Then CI/CD pipelines became critical infrastructure. Your deployment pipelines need access to repositories, artifact storage, cloud infrastructure, production systems. Those are credentials too, often highly privileged ones.

The result is identity everywhere, in forms that don’t fit the centralized management model we used to have.

The Service Account Problem

User accounts are at least somewhat visible. You can see them in your directory. You can review them periodically. You can enforce MFA. You can detect anomalous authentication patterns.

Service accounts are where things get messy.

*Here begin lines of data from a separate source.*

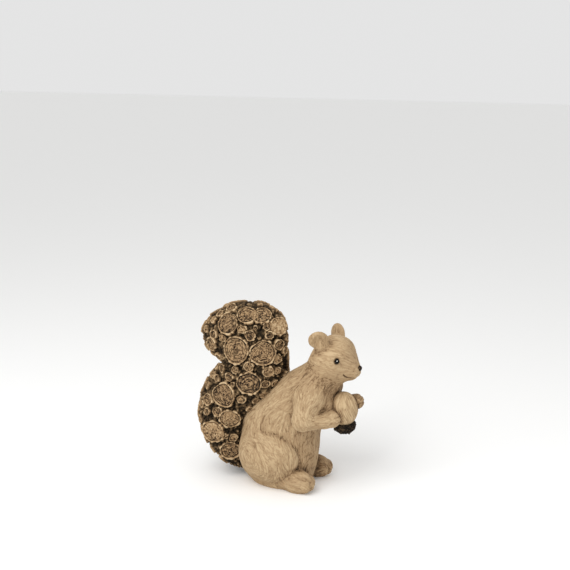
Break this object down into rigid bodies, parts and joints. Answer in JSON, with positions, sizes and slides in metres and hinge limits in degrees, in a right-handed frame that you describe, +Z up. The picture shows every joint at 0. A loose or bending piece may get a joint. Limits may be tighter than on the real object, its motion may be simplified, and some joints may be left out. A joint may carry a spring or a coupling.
{
  "type": "squirrel figurine",
  "caption": "Sitting squirrel ornament with carved fur, holding an acorn cap down, its raised S-shaped tail covered in sawn log slices.",
  "frame": {"origin": "middle of the figure's plan, on the surface that it stands on", "axes": "+X from the tail to the nose, +Y to the figure's left, +Z up"},
  "size_m": [0.1587, 0.078, 0.1627],
  "materials": {
    "fur_resin": "cast resin, carved fur, pale tan paint with a brown wash rubbed into the grooves",
    "acorn_nut": "cast resin, fine lengthwise strokes, pale tan paint with a brown wash",
    "acorn_cap": "rough cast resin painted nearly black",
    "eye_gloss": "gloss black bead",
    "nose_paint": "satin near-black paint",
    "tail_bark": "rough cast resin painted very dark brown",
    "log_slice": "cast resin, growth rings and cracks with a dark wash, pale rubbed rim",
    "branch_slice": "cast resin, growth rings and cracks with a dark wash, pale rubbed rim"
  },
  "bodies": {
    "root": {"acorn_cap": "acorn_cap", "acorn_nut": "acorn_nut", "arm_left": "fur_resin", "arm_right": "fur_resin", "body_casting": "fur_resin", "branch_slices_lower_front": "branch_slice", "branch_slices_lower_rear": "branch_slice", "branch_slices_lower_right": "branch_slice", "branch_slices_middle_front": "branch_slice", "branch_slices_middle_left": "branch_slice", "branch_slices_middle_rear": "branch_slice", "branch_slices_middle_right": "branch_slice", "branch_slices_upper_front": "branch_slice", "branch_slices_upper_left": "branch_slice", "branch_slices_upper_rear": "branch_slice", "branch_slices_upper_right": "branch_slice", "ear_left": "fur_resin", "ear_right": "fur_resin", "eye_left": "eye_gloss", "eye_right": "eye_gloss", "foot_left": "fur_resin", "foot_right": "fur_resin", "head_casting": "fur_resin", "log_slice_01": "log_slice", "log_slice_02": "log_slice", "log_slice_03": "log_slice", "log_slice_04": "log_slice", "log_slice_05": "log_slice", "log_slice_06": "log_slice", "log_slice_07": "log_slice", "log_slice_08": "log_slice", "log_slice_09": "log_slice", "log_slice_10": "log_slice", "log_slice_11": "log_slice", "log_slice_12": "log_slice", "log_slice_13": "log_slice", "log_slice_14": "log_slice", "log_slice_15": "log_slice", "log_slice_16": "log_slice", "log_slice_17": "log_slice", "log_slice_18": "log_slice", "log_slice_19": "log_slice", "log_slice_20": "log_slice", "log_slice_21": "log_slice", "log_slice_22": "log_slice", "nose": "nose_paint", "tail_casting": "tail_bark"}
  },
  "joints": []
}
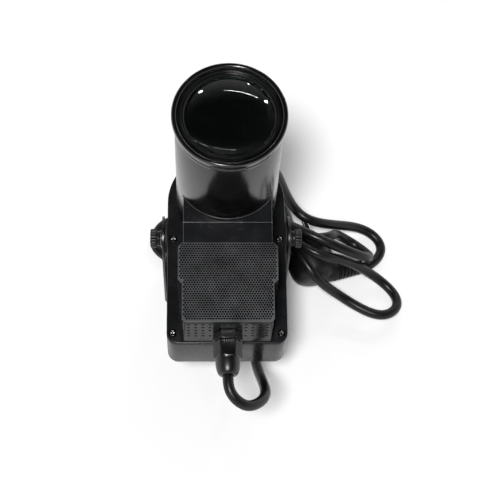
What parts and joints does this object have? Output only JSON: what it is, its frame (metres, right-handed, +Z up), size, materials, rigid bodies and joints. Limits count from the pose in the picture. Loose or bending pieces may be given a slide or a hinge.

Applications need credentials to run. Batch jobs need credentials. Integrations need credentials. These aren’t interactive users—they’re automated processes. And they need access to data, to APIs, to infrastructure.

How do you manage that? In a lot of organizations, the answer is “poorly.”

Service accounts with passwords that never change. Hard-coded credentials in application config files. API keys stored in environment variables. Shared credentials used by multiple systems. Overprivileged access because it was easier to just give broad permissions than to figure out exactly what was needed.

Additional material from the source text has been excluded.